Matthew Ray Shultz (born October 23, 1983) is an American singer, songwriter, and musician best known as the lead singer and occasional guitarist for the American rock band Cage the Elephant.

Early life
Matthew Ray Shultz was born on October 23, 1983 and raised in Bowling Green, Kentucky, alongside high school friends and future bandmates including his older brother Brad Shultz (guitar), Daniel Tichenor (bass, backing vocals), Lincoln Parish (lead guitar), and Jared Champion (drums). Shultz and his brother came from a poor background and were sometimes teased for this, with his brother being called "Poor Boy" by children at their school. Their father is also a musician and also named Brad. Their parents separated when the brothers were young. After the divorce, their mother dated Shultz's football coach, prompting him to quit the team and play music as an act of rebellion.

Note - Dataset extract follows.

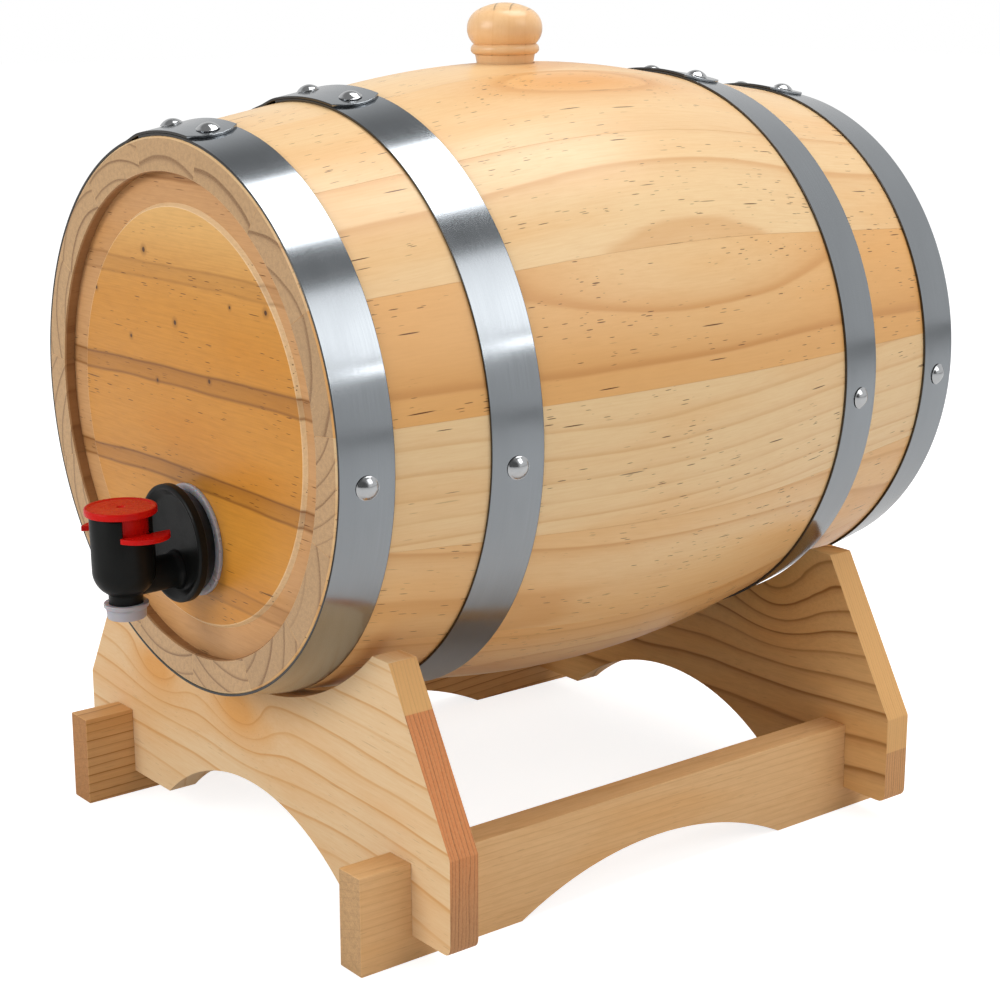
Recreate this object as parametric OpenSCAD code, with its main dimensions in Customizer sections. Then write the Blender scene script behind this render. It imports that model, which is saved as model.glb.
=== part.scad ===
// Pine cask with a push-in tap, lying nose down on a stand of crossed boards.
// Millimetres, +Z up. The tap faces -Y, and the origin is on the floor at the
// middle of the object's footprint.
// Sizes on the cask are in the cask's own frame: its axis is Y, its middle is 0,
// and the whole frame is tipped so that the tap end is a little lower.

/* [Staves] */
// Length of a stave, from end to end of the cask
cask_len = 300; // [290:1:330]
// Outer radius of the wood at the belly
belly_r = 118.9; // [116:0.1:121]
// Outer radius of the wood at each end
end_r = 99.6; // [97:0.1:102]
// Distance from the middle at which a stave's straight ends, run on, would meet
bend_knee = 29.1; // [26:0.1:32]
// Thickness of a stave
stave_t = 12.2; // [11:0.1:14]
// Number of staves, odd so that one lies on top
stave_count = 15; // [13:2:19]

/* [Heads] */
// Depth of a head's rim below the ends of the staves
head_depth = 4.5; // [3:0.1:8]
// Thickness of a head at its rim
head_t = 10; // [8:0.1:14]
// Thickness of the tongue that sits in the stave groove
tongue_t = 6; // [4:0.1:7]
// Depth of the groove cut in the staves
groove_depth = 3.5; // [2:0.1:5]
// Radius of the raised middle of a head
field_r = 75.3; // [70:0.1:80]
// Height of the raised middle above the rim of the head
field_rise = 1.4; // [0.5:0.1:3]
// Width of the bevel round the raised middle
field_bevel = 1.2; // [0.5:0.1:3]

/* [Hoops] */
// Width of a hoop
hoop_w = 20; // [16:0.5:22]
// Thickness of the hoop steel
hoop_t = 1; // [0.8:0.1:1.5]
// Distance that a head hoop is set back from the end of the staves
hoop_setback = 0.4; // [0.1:0.1:2]
// Distance of a quarter hoop's middle from the middle of the cask
quarter_y = 84.3; // [82:0.1:95]
// Half angle of the lap where a hoop overlaps itself
lap_half = 11; // [10:0.5:14]
// Distance that the lap's round end bulges
lap_bulge = 5; // [3:0.5:7]
// Angle between a lap's middle and each of its rivets
rivet_angle = 7; // [5:0.1:8]
// Angle of a hoop nail below the widest line of the cask
nail_angle = 4; // [2:0.1:10]
// Radius of a rivet or nail head
rivet_r = 4.3; // [3:0.1:5]
// Height of a rivet or nail head
rivet_h = 2.2; // [1:0.1:3]
// Radius of a rivet's shank
rivet_shank_r = 2; // [1.5:0.1:2.5]
// Radius of a nail's shank
nail_shank_r = 1.2; // [0.8:0.1:1.6]
// Length of a nail below its head
nail_len = 9; // [6:0.5:10]

/* [Bung] */
// Radius of the ball on the bung
knob_r = 14.5; // [12:0.1:17]
// Height of the ball's widest line above the staves
knob_h = 12.6; // [11:0.1:16]
// Height of the ball above its widest line
knob_dome = 9.6; // [8.8:0.1:12]
// Radius of the ball's rounded side
knob_side_r = 8; // [7:0.1:8.4]
// Radius of the bead under the ball
bead_r = 13.2; // [12:0.1:14.4]
// Height of the bead's middle above the staves
bead_h = 4.9; // [3.5:0.1:6]
// Half the height of the bead
bead_half = 2.1; // [1:0.1:2.5]
// Amount that the neck widens from the staves to the bead
neck_flare = 0.5; // [0.2:0.1:1]
// Radius of the bung where it enters the cask
plug_r = 11; // [9:0.1:12]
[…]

Before starting Cage the Elephant, Shultz worked in construction as a plumber. He said in an interview that he felt if he didn't quit that job, he would be stuck there for the rest of his life. He therefore quit and worked at a sandwich bar with Brad, who had previously worked in telemarketing.

Personal life

Matt Shultz married Eva Ross in early February 2020. Eva Ross is an actress, dancer and musician. They met in Kentucky where they are both from. "Love's The Only Way" was a song written by Matt for Eva while they were dating. Eva announced on December 1, 2021 that the couple had separated and were filing for divorce. Shultz was previously married to Juliette Buchs from 2014 to 2018.

On January 5, 2023, Shultz was arrested in New York on charges of felony firearm possession. Shultz was staying at The Bowery Hotel in Manhattan, where a hotel employee reportedly saw him carrying a firearm into the bathroom and called 9-1-1.

Musical influences
Shultz cites bands such as the Pixies as influential on his vocal style, explaining that he discovered them alongside other punk bands while living in England during the recording of Thank You, Happy Birthday. His stage persona is inspired by punk pioneers such as Iggy Pop.

Art 
Matt Shultz began his art career as the lead singer and a founding member of Cage The Elephant. While continuing his musical career, Shultz has gone on to explore a vast array of artistic mediums, including dance, fashion design, visual art, and performance art.

In March 2019, Shultz released a Boot Collection with The Frye Company.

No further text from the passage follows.